Sounds like one hell of an interesting person AoS.
You make me wish I knew the veiws of my own WWI veteran great grampa; the perspective of people from such a different era can be very informative. Or horrifying. Perhaps it is better he died while I was a child so that I never got to find out the possibility of his views being repugnant, who knows.
Either way, that 85 year gae difference proved a little hard to bridge so I guess I have no real idea.
I know that during WWI my grandfather (who was on the frontlines on the German side) had to clean up the stables and during inspection everything had to be spotless, which meant that if a horse suddenly had to do something during the inspection, my grandfather had to hold out his helmet and catch it before it hit the floor.
He was a good man, Rob, died in ’72 and I still miss him. One more story (sorry for the meandering, Ophelia); He played the guitar and had a love of jazz. During WWII there were US troops stationed near to his house, and a POW camp literally just down the road. The camp allowed trusted prisoners to work in the community voluntarily, and Grandad had a German named Karl regularly help with his garden. Anyway, one day the two of them were having a break, Grandad playing jazz on his guitar and Karl drumming an old tea chest, when Grandad noticed two black GIs stood behind a hedge listening in so invited them to come in and have a seat (and a bottle or two of his lethal home brew).
Long story short, the two American lads also played, one guitar and the other was a trumpeteer, so Grandad borrowed instruments for them from a workmate who was in the Salvation Army, and until the GIs were posted overseas, the neighbours were regularly treated to ad-hoc afternoon concerts by this most unlikely of jazz quartets.

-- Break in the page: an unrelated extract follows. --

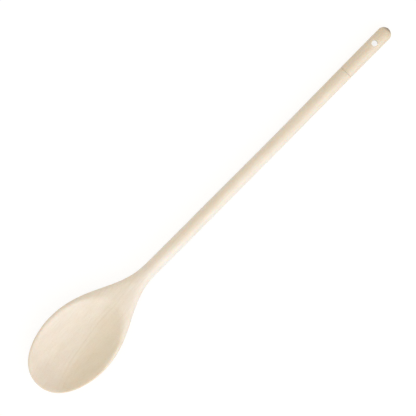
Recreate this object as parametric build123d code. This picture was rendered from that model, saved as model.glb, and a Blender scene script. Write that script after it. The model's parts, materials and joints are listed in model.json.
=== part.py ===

All survived the war and maintained contact for the rest of their lives.
Yep, a good man.
Thanks Ophelia for giving us the leeway to have this side discussion. And thanks AoS for sharing the memories of your Grandad. I’ve certainly valued them and didn’t want to leave your last post hanging. Even my hard-arsed, cynical and slightly non-pc partner nodded in an approving manner at your comments.